◆ **What to work on**:
Return, word for word, every line that follows.
--- BEGIN ---
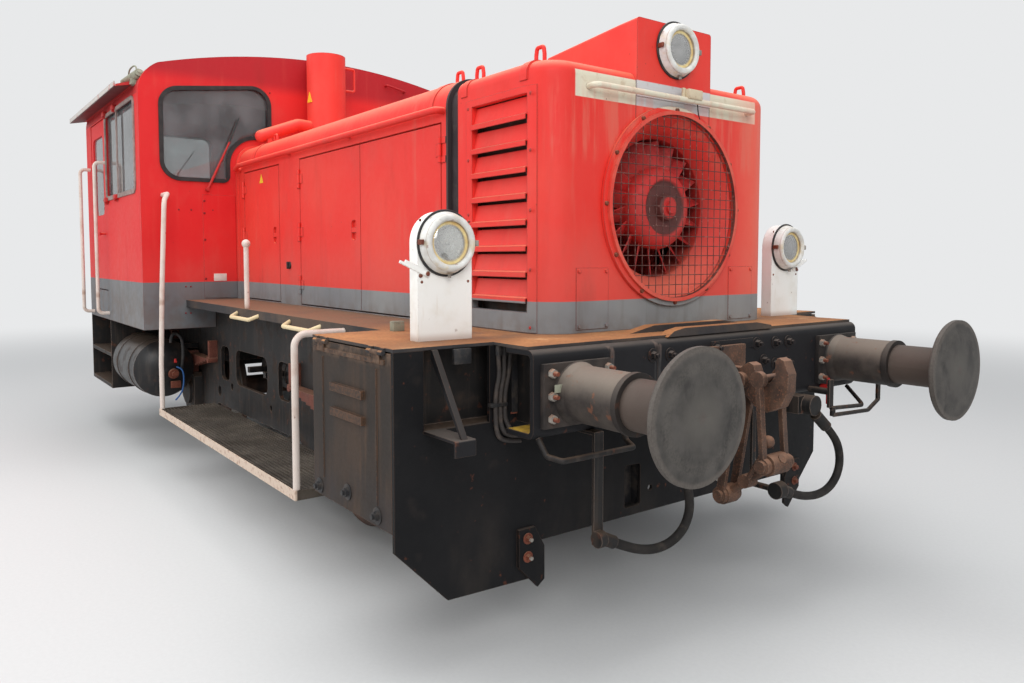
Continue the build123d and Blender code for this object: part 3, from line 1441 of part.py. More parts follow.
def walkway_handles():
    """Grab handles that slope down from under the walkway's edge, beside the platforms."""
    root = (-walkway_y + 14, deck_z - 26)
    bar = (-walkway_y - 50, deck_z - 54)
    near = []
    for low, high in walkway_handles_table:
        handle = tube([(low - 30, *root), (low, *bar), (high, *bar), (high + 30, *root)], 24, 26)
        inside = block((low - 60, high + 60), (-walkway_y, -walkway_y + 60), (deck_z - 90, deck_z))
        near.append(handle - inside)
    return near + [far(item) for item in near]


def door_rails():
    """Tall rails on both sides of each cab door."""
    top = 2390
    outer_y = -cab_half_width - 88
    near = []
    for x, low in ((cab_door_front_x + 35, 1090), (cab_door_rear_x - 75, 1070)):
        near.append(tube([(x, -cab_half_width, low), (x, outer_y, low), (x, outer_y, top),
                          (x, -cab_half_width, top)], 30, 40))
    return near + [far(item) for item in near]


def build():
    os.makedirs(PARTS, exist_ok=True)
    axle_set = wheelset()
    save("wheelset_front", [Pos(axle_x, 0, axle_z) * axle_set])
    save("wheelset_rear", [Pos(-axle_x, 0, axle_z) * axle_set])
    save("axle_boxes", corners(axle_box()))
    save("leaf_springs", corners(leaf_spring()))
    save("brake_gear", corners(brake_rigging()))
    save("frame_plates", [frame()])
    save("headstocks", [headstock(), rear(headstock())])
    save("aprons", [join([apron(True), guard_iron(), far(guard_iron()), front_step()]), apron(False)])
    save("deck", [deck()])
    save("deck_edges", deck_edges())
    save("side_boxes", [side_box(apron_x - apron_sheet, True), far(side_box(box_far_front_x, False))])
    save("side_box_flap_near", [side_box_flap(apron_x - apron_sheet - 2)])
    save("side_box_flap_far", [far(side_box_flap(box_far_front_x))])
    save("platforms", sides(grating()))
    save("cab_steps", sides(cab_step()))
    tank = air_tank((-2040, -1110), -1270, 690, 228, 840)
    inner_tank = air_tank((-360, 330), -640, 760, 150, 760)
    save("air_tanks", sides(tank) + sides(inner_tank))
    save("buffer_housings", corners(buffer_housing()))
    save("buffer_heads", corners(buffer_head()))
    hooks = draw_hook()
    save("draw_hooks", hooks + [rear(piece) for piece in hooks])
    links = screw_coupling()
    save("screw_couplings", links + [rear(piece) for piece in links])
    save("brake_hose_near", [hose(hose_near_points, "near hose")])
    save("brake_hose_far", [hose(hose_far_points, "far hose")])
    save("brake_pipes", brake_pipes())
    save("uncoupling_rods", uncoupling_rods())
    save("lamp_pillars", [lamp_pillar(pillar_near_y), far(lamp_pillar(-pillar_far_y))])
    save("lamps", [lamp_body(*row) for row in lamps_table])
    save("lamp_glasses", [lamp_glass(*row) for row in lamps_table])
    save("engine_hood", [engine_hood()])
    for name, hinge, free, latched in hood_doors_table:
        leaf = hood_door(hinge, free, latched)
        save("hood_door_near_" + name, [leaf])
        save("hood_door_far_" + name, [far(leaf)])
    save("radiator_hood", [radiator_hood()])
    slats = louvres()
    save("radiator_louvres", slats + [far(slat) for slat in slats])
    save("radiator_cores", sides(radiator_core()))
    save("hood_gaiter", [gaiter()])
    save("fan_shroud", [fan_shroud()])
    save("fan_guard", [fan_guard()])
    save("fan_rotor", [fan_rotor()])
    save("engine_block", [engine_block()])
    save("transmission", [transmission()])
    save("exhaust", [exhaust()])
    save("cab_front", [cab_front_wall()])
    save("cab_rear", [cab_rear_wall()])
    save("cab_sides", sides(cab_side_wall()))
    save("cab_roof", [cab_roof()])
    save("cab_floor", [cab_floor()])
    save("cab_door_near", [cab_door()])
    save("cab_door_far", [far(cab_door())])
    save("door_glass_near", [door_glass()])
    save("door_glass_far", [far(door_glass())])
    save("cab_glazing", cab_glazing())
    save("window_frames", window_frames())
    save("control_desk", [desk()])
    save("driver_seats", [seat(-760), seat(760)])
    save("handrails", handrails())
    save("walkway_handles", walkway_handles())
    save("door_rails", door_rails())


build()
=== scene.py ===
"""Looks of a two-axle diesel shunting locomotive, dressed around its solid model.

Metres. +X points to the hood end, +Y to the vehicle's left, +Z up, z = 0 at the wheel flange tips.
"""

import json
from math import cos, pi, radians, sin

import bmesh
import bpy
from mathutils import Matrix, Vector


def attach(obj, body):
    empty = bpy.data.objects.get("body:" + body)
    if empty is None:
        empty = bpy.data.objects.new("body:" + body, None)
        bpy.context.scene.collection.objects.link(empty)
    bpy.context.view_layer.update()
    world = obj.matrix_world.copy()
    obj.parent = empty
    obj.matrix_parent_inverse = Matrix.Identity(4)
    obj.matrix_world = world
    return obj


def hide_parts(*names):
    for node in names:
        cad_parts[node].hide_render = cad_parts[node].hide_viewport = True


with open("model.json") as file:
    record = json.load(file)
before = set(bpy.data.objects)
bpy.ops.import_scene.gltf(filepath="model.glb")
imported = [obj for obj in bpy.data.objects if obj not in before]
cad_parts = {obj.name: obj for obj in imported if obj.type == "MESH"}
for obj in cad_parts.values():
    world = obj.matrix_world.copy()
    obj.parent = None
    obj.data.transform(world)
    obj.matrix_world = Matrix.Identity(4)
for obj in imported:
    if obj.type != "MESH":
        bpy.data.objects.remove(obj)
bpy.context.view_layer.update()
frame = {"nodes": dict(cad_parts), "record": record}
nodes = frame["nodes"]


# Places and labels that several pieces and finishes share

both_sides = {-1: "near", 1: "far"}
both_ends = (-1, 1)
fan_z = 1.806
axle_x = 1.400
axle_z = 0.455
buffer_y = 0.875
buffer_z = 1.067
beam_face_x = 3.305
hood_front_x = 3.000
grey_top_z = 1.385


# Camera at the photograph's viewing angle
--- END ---
◆ **Solution for this task**:
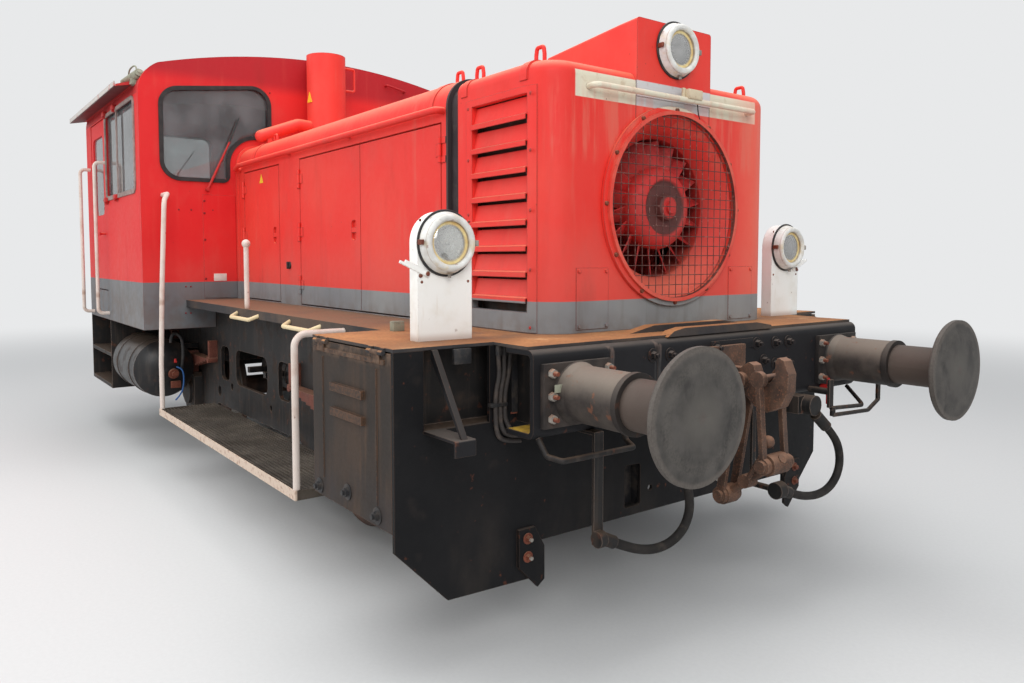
Continue the build123d and Blender code for this object: part 3, from line 1441 of part.py. More parts follow.
def walkway_handles():
    """Grab handles that slope down from under the walkway's edge, beside the platforms."""
    root = (-walkway_y + 14, deck_z - 26)
    bar = (-walkway_y - 50, deck_z - 54)
    near = []
    for low, high in walkway_handles_table:
        handle = tube([(low - 30, *root), (low, *bar), (high, *bar), (high + 30, *root)], 24, 26)
        inside = block((low - 60, high + 60), (-walkway_y, -walkway_y + 60), (deck_z - 90, deck_z))
        near.append(handle - inside)
    return near + [far(item) for item in near]


def door_rails():
    """Tall rails on both sides of each cab door."""
    top = 2390
    outer_y = -cab_half_width - 88
    near = []
    for x, low in ((cab_door_front_x + 35, 1090), (cab_door_rear_x - 75, 1070)):
        near.append(tube([(x, -cab_half_width, low), (x, outer_y, low), (x, outer_y, top),
                          (x, -cab_half_width, top)], 30, 40))
    return near + [far(item) for item in near]


def build():
    os.makedirs(PARTS, exist_ok=True)
    axle_set = wheelset()
    save("wheelset_front", [Pos(axle_x, 0, axle_z) * axle_set])
    save("wheelset_rear", [Pos(-axle_x, 0, axle_z) * axle_set])
    save("axle_boxes", corners(axle_box()))
    save("leaf_springs", corners(leaf_spring()))
    save("brake_gear", corners(brake_rigging()))
    save("frame_plates", [frame()])
    save("headstocks", [headstock(), rear(headstock())])
    save("aprons", [join([apron(True), guard_iron(), far(guard_iron()), front_step()]), apron(False)])
    save("deck", [deck()])
    save("deck_edges", deck_edges())
    save("side_boxes", [side_box(apron_x - apron_sheet, True), far(side_box(box_far_front_x, False))])
    save("side_box_flap_near", [side_box_flap(apron_x - apron_sheet - 2)])
    save("side_box_flap_far", [far(side_box_flap(box_far_front_x))])
    save("platforms", sides(grating()))
    save("cab_steps", sides(cab_step()))
    tank = air_tank((-2040, -1110), -1270, 690, 228, 840)
    inner_tank = air_tank((-360, 330), -640, 760, 150, 760)
    save("air_tanks", sides(tank) + sides(inner_tank))
    save("buffer_housings", corners(buffer_housing()))
    save("buffer_heads", corners(buffer_head()))
    hooks = draw_hook()
    save("draw_hooks", hooks + [rear(piece) for piece in hooks])
    links = screw_coupling()
    save("screw_couplings", links + [rear(piece) for piece in links])
    save("brake_hose_near", [hose(hose_near_points, "near hose")])
    save("brake_hose_far", [hose(hose_far_points, "far hose")])
    save("brake_pipes", brake_pipes())
    save("uncoupling_rods", uncoupling_rods())
    save("lamp_pillars", [lamp_pillar(pillar_near_y), far(lamp_pillar(-pillar_far_y))])
    save("lamps", [lamp_body(*row) for row in lamps_table])
    save("lamp_glasses", [lamp_glass(*row) for row in lamps_table])
    save("engine_hood", [engine_hood()])
    for name, hinge, free, latched in hood_doors_table:
        leaf = hood_door(hinge, free, latched)
        save("hood_door_near_" + name, [leaf])
        save("hood_door_far_" + name, [far(leaf)])
    save("radiator_hood", [radiator_hood()])
    slats = louvres()
    save("radiator_louvres", slats + [far(slat) for slat in slats])
    save("radiator_cores", sides(radiator_core()))
    save("hood_gaiter", [gaiter()])
    save("fan_shroud", [fan_shroud()])
    save("fan_guard", [fan_guard()])
    save("fan_rotor", [fan_rotor()])
    save("engine_block", [engine_block()])
    save("transmission", [transmission()])
    save("exhaust", [exhaust()])
    save("cab_front", [cab_front_wall()])
    save("cab_rear", [cab_rear_wall()])
    save("cab_sides", sides(cab_side_wall()))
    save("cab_roof", [cab_roof()])
    save("cab_floor", [cab_floor()])
    save("cab_door_near", [cab_door()])
    save("cab_door_far", [far(cab_door())])
    save("door_glass_near", [door_glass()])
    save("door_glass_far", [far(door_glass())])
    save("cab_glazing", cab_glazing())
    save("window_frames", window_frames())
    save("control_desk", [desk()])
    save("driver_seats", [seat(-760), seat(760)])
    save("handrails", handrails())
    save("walkway_handles", walkway_handles())
    save("door_rails", door_rails())


build()
=== scene.py ===
"""Looks of a two-axle diesel shunting locomotive, dressed around its solid model.

Metres. +X points to the hood end, +Y to the vehicle's left, +Z up, z = 0 at the wheel flange tips.
"""

import json
from math import cos, pi, radians, sin

import bmesh
import bpy
from mathutils import Matrix, Vector


def attach(obj, body):
    empty = bpy.data.objects.get("body:" + body)
    if empty is None:
        empty = bpy.data.objects.new("body:" + body, None)
        bpy.context.scene.collection.objects.link(empty)
    bpy.context.view_layer.update()
    world = obj.matrix_world.copy()
    obj.parent = empty
    obj.matrix_parent_inverse = Matrix.Identity(4)
    obj.matrix_world = world
    return obj


def hide_parts(*names):
    for node in names:
        cad_parts[node].hide_render = cad_parts[node].hide_viewport = True


with open("model.json") as file:
    record = json.load(file)
before = set(bpy.data.objects)
bpy.ops.import_scene.gltf(filepath="model.glb")
imported = [obj for obj in bpy.data.objects if obj not in before]
cad_parts = {obj.name: obj for obj in imported if obj.type == "MESH"}
for obj in cad_parts.values():
    world = obj.matrix_world.copy()
    obj.parent = None
    obj.data.transform(world)
    obj.matrix_world = Matrix.Identity(4)
for obj in imported:
    if obj.type != "MESH":
        bpy.data.objects.remove(obj)
bpy.context.view_layer.update()
frame = {"nodes": dict(cad_parts), "record": record}
nodes = frame["nodes"]


# Places and labels that several pieces and finishes share

both_sides = {-1: "near", 1: "far"}
both_ends = (-1, 1)
fan_z = 1.806
axle_x = 1.400
axle_z = 0.455
buffer_y = 0.875
buffer_z = 1.067
beam_face_x = 3.305
hood_front_x = 3.000
grey_top_z = 1.385


# Camera at the photograph's viewing angle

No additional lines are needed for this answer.